| PROMPT |
Starting at the line that contains "dished nose face" and stopping at the line that contains "before = set(bpy.data.objects)", repeat every line exactly, the two end lines included, and nothing else.

| COLLECTED DATA |
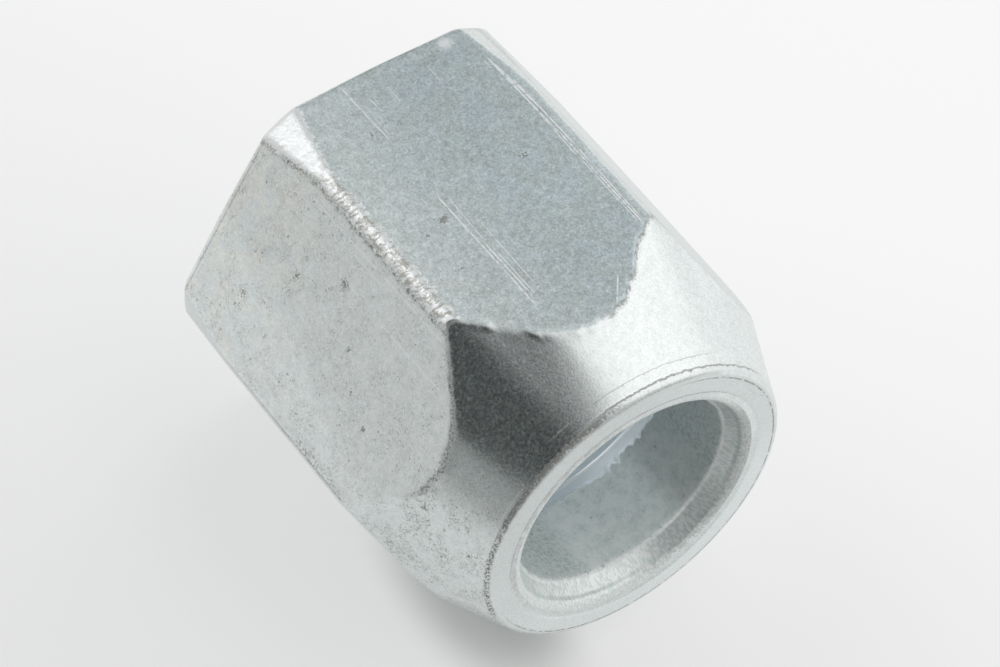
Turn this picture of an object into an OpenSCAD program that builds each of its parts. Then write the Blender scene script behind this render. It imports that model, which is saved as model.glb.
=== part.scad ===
// Flare nut for 1/2 in tube: one cold-formed steel piece with a hexagon, a coned nose and a
// stepped bore. It lies on one flat of its hexagon, with the bore along X and the nose at +X.

/* [Hexagon] */
// Width across the flats, a 7/8 in wrench size
across_flats = 22.225; // [21.5:0.025:26]
// Radius of the softened corners between the flats
corner_r = 0.8; // [0.3:0.1:1.2]
// Overall length from the back face to the nose face
total_len = 24.9; // [22:0.1:32]
// Diameter over the corners at the back face, where they are drawn in
back_corner_d = 24.55; // [23:0.05:25]
// Distance from the back face over which the corners regain their full width
back_taper_len = 5.3; // [3:0.1:8]

/* [Nose] */
// Diameter of the nose face, measured to its sharp edge before rounding
nose_d = 18.5; // [17.5:0.1:20]
// Angle between the nose cone and the axis
nose_angle = 24; // [18:1:32]
// Radius that rounds the rim of the nose face
nose_rim_r = 0.5; // [0.2:0.05:0.8]

/* [Tube bore] */
// Outside diameter of the tube that passes through the nose
tube_d = 12.7; // [11.5:0.1:13.2]
// Difference between the bore's and the tube's diameters
tube_clearance = 0.3; // [0.1:0.05:0.5]
// Depth from the nose face to the end of the tube bore, where the seat starts
bore_depth = 6; // [4:0.1:8]
// Outside diameter of the shallow dished ring round the bore's mouth
dish_d = 15.8; // [15:0.1:16.5]
// Width of the dished ring
dish_w = 0.35; // [0.2:0.05:0.8]
// Depth of the dished ring at its inner edge
dish_depth = 0.08; // [0.04:0.01:0.15]
// Radius of the lip between the dished ring and the burnished band
mouth_r = 0.5; // [0.1:0.05:0.6]
// Depth of the burnished band's inner end below the nose face
band_depth = 1.35; // [0.8:0.05:2.5]
// Height of the step from the end of the burnished band down to the tube bore
band_step = 0.15; // [0.05:0.01:0.25]

/* [Flare seat and thread] */
// Angle between the flare seat and the axis
seat_angle = 45; // [37:1:45]
// Major diameter of the internal thread, 3/4-16 UNF
thread_d = 19.05; // [18:0.05:19.5]
// Pitch of the internal thread
thread_pitch = 1.5875; // [1:0.0125:2]
// How far the countersink at the thread's mouth is wider than the thread, on the diameter
mouth_extra = 0.5; // [0.2:0.1:1]

/* [Hidden] */
$fn = 96;
steel = [0.72, 0.75, 0.76];
minor_ratio = 1.0825;     // minor diameter is the major less this many pitches
outside = 2;              // how far cutting shapes run past the metal
overlap = 0.1;            // how far the corner taper runs on past the full corners
apothem = across_flats / 2;
corner_centre = (apothem - corner_r) / cos(30);
bore_r = (tube_d + tube_clearance) / 2;
band_end_r = bore_r + band_step;
dish_inner_r = dish_d / 2 - dish_w;
minor_r = (thread_d - minor_ratio * thread_pitch) / 2;
mouth_thread_r = (thread_d + mouth_extra) / 2;
seat_len = (minor_r - bore_r) / tan(seat_angle);

// Points on an arc about a centre, from one angle to another
function arc(centre, r, from, to, steps = 8) =
    [for (i = [0 : steps]) let (a = from + (to - from) * i / steps)
        centre + r * [cos(a), sin(a)]];

// Hexagon with rounded corners, its flats square to X
module hexagon() {
    polygon([for (corner = [30 : 60 : 330])
        each arc(corner_centre * [cos(corner), sin(corner)], corner_r, corner - 30, corner + 30)]);
}

// Turned envelope: corners drawn in at the back, cone and rounded rim at the nose
module envelope() {
    full_r = corner_centre + corner_r;
    taper_end_r = full_r + overlap;
    taper_end_z = back_taper_len * (taper_end_r - back_corner_d / 2) / (full_r - back_corner_d / 2);
    limit_r = full_r + outside;
    rim_centre = [nose_d / 2 - nose_rim_r * tan((90 - nose_angle) / 2), total_len - nose_rim_r];
    rotate_extrude() polygon(concat(
        [
            [0, 0],
            [back_corner_d / 2, 0],
            [taper_end_r, taper_end_z],
            [limit_r, taper_end_z],
            [limit_r, total_len - (limit_r - nose_d / 2) / tan(nose_angle)]
        ],
        arc(rim_centre, nose_rim_r, nose_angle, 90),
        [[0, total_len]]
    ));
}

// Everything taken out along the axis, from the thread's mouth to the dished nose face
module bore() {
    lip_centre = [dish_inner_r, total_len - dish_depth - mouth_r];
    seat_z = total_len - bore_depth;
    rotate_extrude() polygon(concat(
        [
            [0, -outside],
            [mouth_thread_r + outside, -outside],
            [minor_r, mouth_thread_r - minor_r],
            [minor_r, seat_z - seat_len],
            [bore_r, seat_z],
            [bore_r, total_len - band_depth],
            [band_end_r, total_len - band_depth]
        ],
        arc(lip_centre, mouth_r, 180, 90),
        [
            [dish_d / 2, total_len],
            [dish_d / 2, total_len + outside],
            [0, total_len + outside]
        ]
    ));
}

module nut() {
    color(steel)
        translate([-total_len / 2, 0, apothem]) rotate([0, 90, 0])
            difference() {
                intersection() {
                    linear_extrude(total_len) hexagon();
                    envelope();
                }
                bore();
            }
}

nut();
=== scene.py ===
import math
import bmesh
import bpy
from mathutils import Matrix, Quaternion, Vector, noise


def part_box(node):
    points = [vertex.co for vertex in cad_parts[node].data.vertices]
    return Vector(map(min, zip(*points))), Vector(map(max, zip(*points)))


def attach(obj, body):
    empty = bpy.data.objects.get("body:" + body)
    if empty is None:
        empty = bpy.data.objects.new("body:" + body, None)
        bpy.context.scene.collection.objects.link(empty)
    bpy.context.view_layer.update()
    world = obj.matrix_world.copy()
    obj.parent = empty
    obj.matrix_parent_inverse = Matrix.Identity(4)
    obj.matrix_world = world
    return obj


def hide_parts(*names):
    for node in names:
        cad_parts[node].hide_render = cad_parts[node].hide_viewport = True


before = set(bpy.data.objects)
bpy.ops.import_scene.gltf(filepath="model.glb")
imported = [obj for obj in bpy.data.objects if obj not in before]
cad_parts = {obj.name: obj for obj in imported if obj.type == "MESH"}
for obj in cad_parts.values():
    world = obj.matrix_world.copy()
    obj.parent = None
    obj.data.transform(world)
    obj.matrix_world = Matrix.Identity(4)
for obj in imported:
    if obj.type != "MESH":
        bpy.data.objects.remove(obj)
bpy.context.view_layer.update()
low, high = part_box("nut")
mm = 0.001
length = (high.x - low.x) / mm       # back face to nose face, in millimetres
apothem = (high.z - low.z) / mm / 2  # axis to a flat, in millimetres
print("frame loaded: the nut is", round(length, 2), "mm long and", round(2 * apothem, 3), "mm across flats")


# the camera
cameraView = {
    "place": (123.75, -92.4, 206.0),      # in millimetres, from the middle of the flat the nut lies on
    "towards": (-0.5001, 0.3731, -0.7817),
    "right": (0.5681, 0.8224, 0.0301),
    "lens": 167.3,
}


def addCamera():
    data = bpy.data.cameras.new("camera")
    data.lens = cameraView["lens"]
    data.clip_start = 0.01
    data.clip_end = 50
    camera = bpy.data.objects.new("camera", data)
    bpy.context.scene.collection.objects.link(camera)
    camera.location = Vector(cameraView["place"]) * mm
    plain = Vector(cameraView["towards"]).to_track_quat("-Z", "Y")
    right = plain.inverted() @ Vector(cameraView["right"])
    camera.rotation_mode = "QUATERNION"
    camera.rotation_quaternion = plain @ Quaternion((0, 0, 1), math.atan2(right.y, right.x))
    bpy.context.scene.camera = camera


addCamera()
print("camera placed")


# the nut: sizes in millimetres, angles in degrees
nutShape = {
    "cornerRadius": 0.8,
    "cornerWear": 0.14,           # how much that radius wanders along a corner
    "backCornerDiameter": 24.55,  # over the corners at the back face
    "backTaperLength": 5.3,
    "backTaperSoftness": 0.12,
    "backEdge": 0.2,              # rounding where the flats meet the back face
    "backEdgeGrowth": 1.6,        # how much larger that rounding is at the corners
    "noseDiameter": 18.5,
    "noseAngle": 24,
    "arcWear": 0.16,              # how much the edge between flat and cone wanders
    "arcReach": 0.7,              # how far up the cone that wandering shows
    "arcSoftness": 0.16,
    "arcShift": 0.12,             # how far that edge lies behind a true cone's, on average
    "arcPull": 0.65,              # and how much farther near the corners
    "rimRadius": 0.5,
    "dishDiameter": 15.8,
    "dishWidth": 0.35,
    "dishDepth": 0.08,
    "mouthRadius": 0.5,
    "bandDepth": 1.35,
    "bandStep": 0.15,
    "boreDiameter": 13.0,
    "boreDepth": 6.0,
    "boreWear": 0.05,             # how uneven the bore's wall is
    "tornEdge": 0.4,              # how far the bore's torn inner edge wanders
    "tornShift": 0.15,            # how far that edge lies behind its plain place, on average
    "seatAngle": 45,
    "threadDiameter": 19.05,
    "threadPitch": 25.4 / 16,
    "threadMouth": 19.55,
    "threadStart": 0.25,          # from the back face
    "threadStop": 0.2,            # short of the seat
    "threadFade": (4.6, 3.0),     # the thread runs out between these distances from its end
    "threadSteps": 144,           # steps in one turn of the thread
    "turnSteps": 432,             # steps in one turn of everything else
    "cornerCrowding": 0.5,        # how far those steps crowd towards the corners
    "blankRadius": 13.2,          # the turned blank, before its hexagon is pressed
    "creaseRow": 19.0,            # the blank's row that becomes the edge between flats and cone
    "evenRows": 8.0,              # rows nearer the back face than this stay in place
}
backEdge = nutShape["backEdge"]
noseTilt = math.radians(nutShape["noseAngle"])
boreRadius = nutShape["boreDiameter"] / 2
minorRadius = (nutShape["threadDiameter"] - 1.0825 * nutShape["threadPitch"]) / 2
mouthRadius = nutShape["threadMouth"] / 2
tornRow = length - nutShape["boreDepth"]
seatEnd = tornRow - (minorRadius - boreRadius) / math.tan(math.radians(nutShape["seatAngle"]))
rimInset = nutShape["rimRadius"] * math.tan(math.radians(45) - noseTilt / 2)
rimCentre = (length - nutShape["rimRadius"], nutShape["noseDiameter"] / 2 - rimInset)
coneEnd = rimCentre[0] + nutShape["rimRadius"] * math.sin(noseTilt)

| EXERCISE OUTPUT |
// Everything taken out along the axis, from the thread's mouth to the dished nose face
module bore() {
    lip_centre = [dish_inner_r, total_len - dish_depth - mouth_r];
    seat_z = total_len - bore_depth;
    rotate_extrude() polygon(concat(
        [
            [0, -outside],
            [mouth_thread_r + outside, -outside],
            [minor_r, mouth_thread_r - minor_r],
            [minor_r, seat_z - seat_len],
            [bore_r, seat_z],
            [bore_r, total_len - band_depth],
            [band_end_r, total_len - band_depth]
        ],
        arc(lip_centre, mouth_r, 180, 90),
        [
            [dish_d / 2, total_len],
            [dish_d / 2, total_len + outside],
            [0, total_len + outside]
        ]
    ));
}

module nut() {
    color(steel)
        translate([-total_len / 2, 0, apothem]) rotate([0, 90, 0])
            difference() {
                intersection() {
                    linear_extrude(total_len) hexagon();
                    envelope();
                }
                bore();
            }
}

nut();
=== scene.py ===
import math
import bmesh
import bpy
from mathutils import Matrix, Quaternion, Vector, noise


def part_box(node):
    points = [vertex.co for vertex in cad_parts[node].data.vertices]
    return Vector(map(min, zip(*points))), Vector(map(max, zip(*points)))


def attach(obj, body):
    empty = bpy.data.objects.get("body:" + body)
    if empty is None:
        empty = bpy.data.objects.new("body:" + body, None)
        bpy.context.scene.collection.objects.link(empty)
    bpy.context.view_layer.update()
    world = obj.matrix_world.copy()
    obj.parent = empty
    obj.matrix_parent_inverse = Matrix.Identity(4)
    obj.matrix_world = world
    return obj


def hide_parts(*names):
    for node in names:
        cad_parts[node].hide_render = cad_parts[node].hide_viewport = True


before = set(bpy.data.objects)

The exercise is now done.